DIRECTIONS FOR THIS TASK – The listing below holds a line with "const pod = makePod();" and a later line with "import math". Write out those two lines and every line between them, exactly, and nothing else.

RAW DATA –
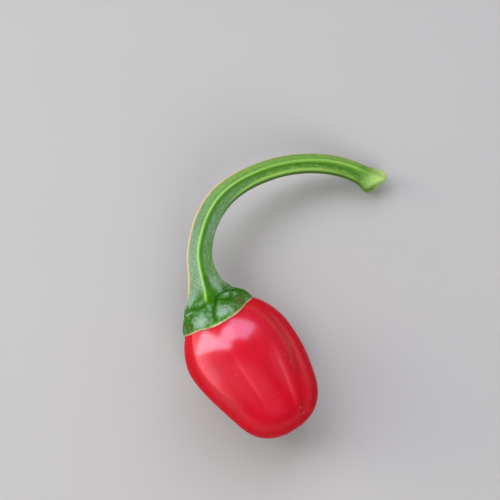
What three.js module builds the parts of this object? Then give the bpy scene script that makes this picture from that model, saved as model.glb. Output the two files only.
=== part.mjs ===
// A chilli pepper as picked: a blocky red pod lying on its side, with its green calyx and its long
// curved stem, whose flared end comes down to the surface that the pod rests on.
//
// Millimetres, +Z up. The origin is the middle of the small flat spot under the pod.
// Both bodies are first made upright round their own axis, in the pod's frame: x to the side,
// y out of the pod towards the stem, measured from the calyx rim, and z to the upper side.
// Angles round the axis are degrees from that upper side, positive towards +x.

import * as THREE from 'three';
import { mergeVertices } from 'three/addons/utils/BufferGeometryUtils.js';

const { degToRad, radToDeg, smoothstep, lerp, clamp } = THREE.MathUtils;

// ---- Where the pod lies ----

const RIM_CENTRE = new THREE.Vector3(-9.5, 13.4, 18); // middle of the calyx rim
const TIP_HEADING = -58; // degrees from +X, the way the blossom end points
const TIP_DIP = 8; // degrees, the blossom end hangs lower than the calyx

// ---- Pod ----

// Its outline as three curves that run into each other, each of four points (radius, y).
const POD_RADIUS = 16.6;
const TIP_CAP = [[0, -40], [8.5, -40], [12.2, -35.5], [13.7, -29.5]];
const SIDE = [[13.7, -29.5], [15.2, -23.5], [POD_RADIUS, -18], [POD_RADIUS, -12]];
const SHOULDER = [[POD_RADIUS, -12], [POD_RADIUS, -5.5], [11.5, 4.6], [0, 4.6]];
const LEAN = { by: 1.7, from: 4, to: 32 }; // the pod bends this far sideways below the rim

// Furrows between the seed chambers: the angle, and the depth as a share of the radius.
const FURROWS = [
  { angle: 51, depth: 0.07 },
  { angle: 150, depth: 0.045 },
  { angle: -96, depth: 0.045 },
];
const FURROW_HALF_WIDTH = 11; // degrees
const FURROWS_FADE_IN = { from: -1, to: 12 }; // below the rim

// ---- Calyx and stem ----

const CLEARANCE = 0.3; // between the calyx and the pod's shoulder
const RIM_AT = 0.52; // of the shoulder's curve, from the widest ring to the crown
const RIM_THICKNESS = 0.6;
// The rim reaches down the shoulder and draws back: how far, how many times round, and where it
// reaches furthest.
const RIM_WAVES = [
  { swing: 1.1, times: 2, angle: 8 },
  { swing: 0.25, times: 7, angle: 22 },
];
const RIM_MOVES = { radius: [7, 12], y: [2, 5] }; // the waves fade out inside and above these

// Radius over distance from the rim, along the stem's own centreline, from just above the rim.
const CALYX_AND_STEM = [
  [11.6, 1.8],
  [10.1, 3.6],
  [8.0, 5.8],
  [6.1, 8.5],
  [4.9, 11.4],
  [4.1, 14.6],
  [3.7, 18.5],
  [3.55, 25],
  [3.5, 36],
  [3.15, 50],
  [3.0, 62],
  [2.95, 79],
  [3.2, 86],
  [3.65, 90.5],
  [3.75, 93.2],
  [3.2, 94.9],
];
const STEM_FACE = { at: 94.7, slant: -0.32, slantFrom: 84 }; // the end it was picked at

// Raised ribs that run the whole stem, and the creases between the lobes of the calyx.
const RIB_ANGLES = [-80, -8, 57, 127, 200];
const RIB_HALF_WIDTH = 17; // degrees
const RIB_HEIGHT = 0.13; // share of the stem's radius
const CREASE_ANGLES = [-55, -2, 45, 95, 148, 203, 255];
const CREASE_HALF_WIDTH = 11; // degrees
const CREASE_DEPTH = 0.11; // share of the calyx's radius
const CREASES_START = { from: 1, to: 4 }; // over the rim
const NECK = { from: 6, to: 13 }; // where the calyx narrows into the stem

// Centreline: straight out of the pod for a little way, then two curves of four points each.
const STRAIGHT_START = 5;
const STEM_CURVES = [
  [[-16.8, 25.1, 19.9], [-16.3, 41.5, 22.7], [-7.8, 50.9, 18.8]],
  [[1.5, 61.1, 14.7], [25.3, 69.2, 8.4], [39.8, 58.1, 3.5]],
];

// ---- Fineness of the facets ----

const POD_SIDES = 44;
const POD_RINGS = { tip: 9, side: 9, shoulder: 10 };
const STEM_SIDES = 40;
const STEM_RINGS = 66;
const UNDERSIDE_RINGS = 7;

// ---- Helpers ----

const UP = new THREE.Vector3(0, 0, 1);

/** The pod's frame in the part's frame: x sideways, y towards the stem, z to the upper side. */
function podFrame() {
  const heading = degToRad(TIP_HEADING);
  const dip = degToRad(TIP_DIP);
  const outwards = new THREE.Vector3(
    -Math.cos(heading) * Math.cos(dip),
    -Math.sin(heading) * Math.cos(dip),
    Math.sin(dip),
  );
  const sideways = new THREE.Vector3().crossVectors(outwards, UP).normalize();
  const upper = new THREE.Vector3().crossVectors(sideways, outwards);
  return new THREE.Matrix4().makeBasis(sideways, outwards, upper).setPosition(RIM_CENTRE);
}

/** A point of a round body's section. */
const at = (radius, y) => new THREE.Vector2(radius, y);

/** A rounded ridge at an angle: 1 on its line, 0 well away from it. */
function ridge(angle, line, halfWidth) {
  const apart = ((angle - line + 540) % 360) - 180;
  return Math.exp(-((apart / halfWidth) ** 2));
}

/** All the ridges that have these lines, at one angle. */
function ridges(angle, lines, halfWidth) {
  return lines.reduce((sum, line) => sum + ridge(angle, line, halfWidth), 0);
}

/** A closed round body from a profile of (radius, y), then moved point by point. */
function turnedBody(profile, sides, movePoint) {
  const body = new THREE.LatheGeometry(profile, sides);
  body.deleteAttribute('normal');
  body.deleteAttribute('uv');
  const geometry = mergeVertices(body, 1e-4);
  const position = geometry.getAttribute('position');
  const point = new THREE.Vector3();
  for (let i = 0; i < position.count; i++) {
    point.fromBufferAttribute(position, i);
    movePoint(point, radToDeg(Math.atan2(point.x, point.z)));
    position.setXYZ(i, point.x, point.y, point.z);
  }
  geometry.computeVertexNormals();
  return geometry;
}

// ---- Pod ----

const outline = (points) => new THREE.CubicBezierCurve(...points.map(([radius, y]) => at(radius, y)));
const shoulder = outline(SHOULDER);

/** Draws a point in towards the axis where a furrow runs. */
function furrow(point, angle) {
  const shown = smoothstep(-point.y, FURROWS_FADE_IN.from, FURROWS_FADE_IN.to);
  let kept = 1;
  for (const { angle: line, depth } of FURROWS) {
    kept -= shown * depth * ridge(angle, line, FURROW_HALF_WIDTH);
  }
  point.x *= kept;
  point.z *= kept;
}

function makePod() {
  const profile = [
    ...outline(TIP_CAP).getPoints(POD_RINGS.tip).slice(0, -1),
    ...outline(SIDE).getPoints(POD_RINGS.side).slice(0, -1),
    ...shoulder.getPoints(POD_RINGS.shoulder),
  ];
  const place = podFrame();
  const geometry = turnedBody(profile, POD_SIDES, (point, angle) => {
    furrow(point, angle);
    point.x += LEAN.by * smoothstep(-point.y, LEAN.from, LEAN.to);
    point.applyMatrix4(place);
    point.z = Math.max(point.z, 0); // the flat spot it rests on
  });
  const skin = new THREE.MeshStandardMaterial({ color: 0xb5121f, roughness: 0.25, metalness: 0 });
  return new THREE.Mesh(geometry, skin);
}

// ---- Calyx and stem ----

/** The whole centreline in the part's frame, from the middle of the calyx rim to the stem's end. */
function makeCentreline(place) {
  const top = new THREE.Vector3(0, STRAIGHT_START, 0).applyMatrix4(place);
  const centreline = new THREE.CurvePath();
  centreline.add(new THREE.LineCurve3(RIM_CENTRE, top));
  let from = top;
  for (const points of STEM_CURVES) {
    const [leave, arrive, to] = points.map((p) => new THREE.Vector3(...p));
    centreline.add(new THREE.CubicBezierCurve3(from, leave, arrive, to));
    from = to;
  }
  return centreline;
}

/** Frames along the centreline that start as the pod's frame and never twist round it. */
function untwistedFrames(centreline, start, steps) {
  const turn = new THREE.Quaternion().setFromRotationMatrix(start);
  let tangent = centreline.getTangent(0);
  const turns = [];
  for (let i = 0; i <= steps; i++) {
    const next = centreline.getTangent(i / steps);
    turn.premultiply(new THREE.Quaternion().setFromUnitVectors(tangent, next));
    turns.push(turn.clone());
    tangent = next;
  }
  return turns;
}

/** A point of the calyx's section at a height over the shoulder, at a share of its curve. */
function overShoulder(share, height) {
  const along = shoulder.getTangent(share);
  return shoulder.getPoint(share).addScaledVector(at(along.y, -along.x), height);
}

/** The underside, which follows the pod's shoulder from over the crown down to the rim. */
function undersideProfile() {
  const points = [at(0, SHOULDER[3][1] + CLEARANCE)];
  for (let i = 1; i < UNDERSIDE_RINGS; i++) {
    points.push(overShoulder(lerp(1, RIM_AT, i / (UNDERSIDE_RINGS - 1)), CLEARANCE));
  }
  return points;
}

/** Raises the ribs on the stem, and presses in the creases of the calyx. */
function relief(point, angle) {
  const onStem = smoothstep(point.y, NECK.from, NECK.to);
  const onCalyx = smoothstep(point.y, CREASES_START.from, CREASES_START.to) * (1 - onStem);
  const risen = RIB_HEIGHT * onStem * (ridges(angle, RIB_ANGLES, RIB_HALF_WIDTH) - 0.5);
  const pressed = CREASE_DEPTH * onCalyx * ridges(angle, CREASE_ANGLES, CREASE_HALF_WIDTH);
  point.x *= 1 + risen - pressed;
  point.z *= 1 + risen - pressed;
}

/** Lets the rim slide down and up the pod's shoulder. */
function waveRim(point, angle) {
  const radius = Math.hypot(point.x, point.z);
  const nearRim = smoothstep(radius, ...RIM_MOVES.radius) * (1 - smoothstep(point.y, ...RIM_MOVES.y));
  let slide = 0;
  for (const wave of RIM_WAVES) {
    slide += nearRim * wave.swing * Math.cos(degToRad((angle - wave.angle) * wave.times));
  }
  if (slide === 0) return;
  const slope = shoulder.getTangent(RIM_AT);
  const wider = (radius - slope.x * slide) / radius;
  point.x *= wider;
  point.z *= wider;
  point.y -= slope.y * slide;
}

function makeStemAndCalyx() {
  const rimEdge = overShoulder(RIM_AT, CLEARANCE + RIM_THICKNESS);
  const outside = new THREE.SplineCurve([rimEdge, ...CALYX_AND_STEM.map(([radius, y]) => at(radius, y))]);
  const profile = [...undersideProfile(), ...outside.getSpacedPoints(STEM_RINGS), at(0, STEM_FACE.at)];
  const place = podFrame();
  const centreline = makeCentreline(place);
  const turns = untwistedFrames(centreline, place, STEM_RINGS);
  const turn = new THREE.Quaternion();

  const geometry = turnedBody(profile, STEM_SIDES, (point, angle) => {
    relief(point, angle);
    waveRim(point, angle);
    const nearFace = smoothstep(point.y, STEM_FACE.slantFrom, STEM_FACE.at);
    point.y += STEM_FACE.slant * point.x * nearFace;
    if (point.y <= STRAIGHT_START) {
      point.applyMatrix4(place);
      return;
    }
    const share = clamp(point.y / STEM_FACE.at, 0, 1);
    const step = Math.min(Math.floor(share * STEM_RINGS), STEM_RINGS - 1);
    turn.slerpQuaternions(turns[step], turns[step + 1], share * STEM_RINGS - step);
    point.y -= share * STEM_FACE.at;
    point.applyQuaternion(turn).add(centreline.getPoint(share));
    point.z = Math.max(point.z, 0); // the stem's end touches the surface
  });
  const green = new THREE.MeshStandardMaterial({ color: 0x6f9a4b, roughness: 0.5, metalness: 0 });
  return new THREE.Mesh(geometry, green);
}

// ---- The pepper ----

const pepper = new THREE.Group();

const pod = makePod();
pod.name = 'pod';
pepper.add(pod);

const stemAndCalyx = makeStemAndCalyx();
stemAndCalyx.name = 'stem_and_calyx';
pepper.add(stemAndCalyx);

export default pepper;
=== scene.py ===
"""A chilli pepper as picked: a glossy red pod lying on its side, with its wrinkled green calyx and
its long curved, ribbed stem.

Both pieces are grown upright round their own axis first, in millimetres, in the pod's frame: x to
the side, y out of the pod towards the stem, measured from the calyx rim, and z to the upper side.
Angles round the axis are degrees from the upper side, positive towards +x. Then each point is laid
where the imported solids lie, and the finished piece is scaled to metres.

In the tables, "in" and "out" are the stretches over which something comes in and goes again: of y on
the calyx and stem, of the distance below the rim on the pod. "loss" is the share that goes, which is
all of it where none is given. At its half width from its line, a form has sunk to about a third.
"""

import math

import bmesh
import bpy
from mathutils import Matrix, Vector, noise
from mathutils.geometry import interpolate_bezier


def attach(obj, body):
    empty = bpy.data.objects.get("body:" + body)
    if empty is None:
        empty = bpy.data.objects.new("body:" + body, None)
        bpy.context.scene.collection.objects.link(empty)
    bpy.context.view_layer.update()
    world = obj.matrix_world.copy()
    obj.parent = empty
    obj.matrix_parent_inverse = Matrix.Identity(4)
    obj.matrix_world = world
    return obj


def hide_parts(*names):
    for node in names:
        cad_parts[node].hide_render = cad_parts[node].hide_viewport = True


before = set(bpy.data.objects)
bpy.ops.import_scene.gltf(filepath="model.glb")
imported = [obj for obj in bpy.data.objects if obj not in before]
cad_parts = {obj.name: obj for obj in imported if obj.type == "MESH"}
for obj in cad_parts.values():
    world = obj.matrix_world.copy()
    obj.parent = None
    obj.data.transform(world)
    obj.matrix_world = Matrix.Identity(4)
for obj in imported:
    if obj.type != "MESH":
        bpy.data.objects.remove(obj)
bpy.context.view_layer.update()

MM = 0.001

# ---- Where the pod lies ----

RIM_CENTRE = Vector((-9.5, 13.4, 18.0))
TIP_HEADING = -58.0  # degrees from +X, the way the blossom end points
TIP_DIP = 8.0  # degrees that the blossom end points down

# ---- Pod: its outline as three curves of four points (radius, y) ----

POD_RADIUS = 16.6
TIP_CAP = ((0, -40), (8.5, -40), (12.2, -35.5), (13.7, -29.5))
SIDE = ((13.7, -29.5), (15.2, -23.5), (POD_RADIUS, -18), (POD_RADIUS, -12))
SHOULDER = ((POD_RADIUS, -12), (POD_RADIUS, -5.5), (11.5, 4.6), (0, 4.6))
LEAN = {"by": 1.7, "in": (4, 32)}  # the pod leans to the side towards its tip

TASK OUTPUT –
const pod = makePod();
pod.name = 'pod';
pepper.add(pod);

const stemAndCalyx = makeStemAndCalyx();
stemAndCalyx.name = 'stem_and_calyx';
pepper.add(stemAndCalyx);

export default pepper;
=== scene.py ===
"""A chilli pepper as picked: a glossy red pod lying on its side, with its wrinkled green calyx and
its long curved, ribbed stem.

Both pieces are grown upright round their own axis first, in millimetres, in the pod's frame: x to
the side, y out of the pod towards the stem, measured from the calyx rim, and z to the upper side.
Angles round the axis are degrees from the upper side, positive towards +x. Then each point is laid
where the imported solids lie, and the finished piece is scaled to metres.

In the tables, "in" and "out" are the stretches over which something comes in and goes again: of y on
the calyx and stem, of the distance below the rim on the pod. "loss" is the share that goes, which is
all of it where none is given. At its half width from its line, a form has sunk to about a third.
"""

import math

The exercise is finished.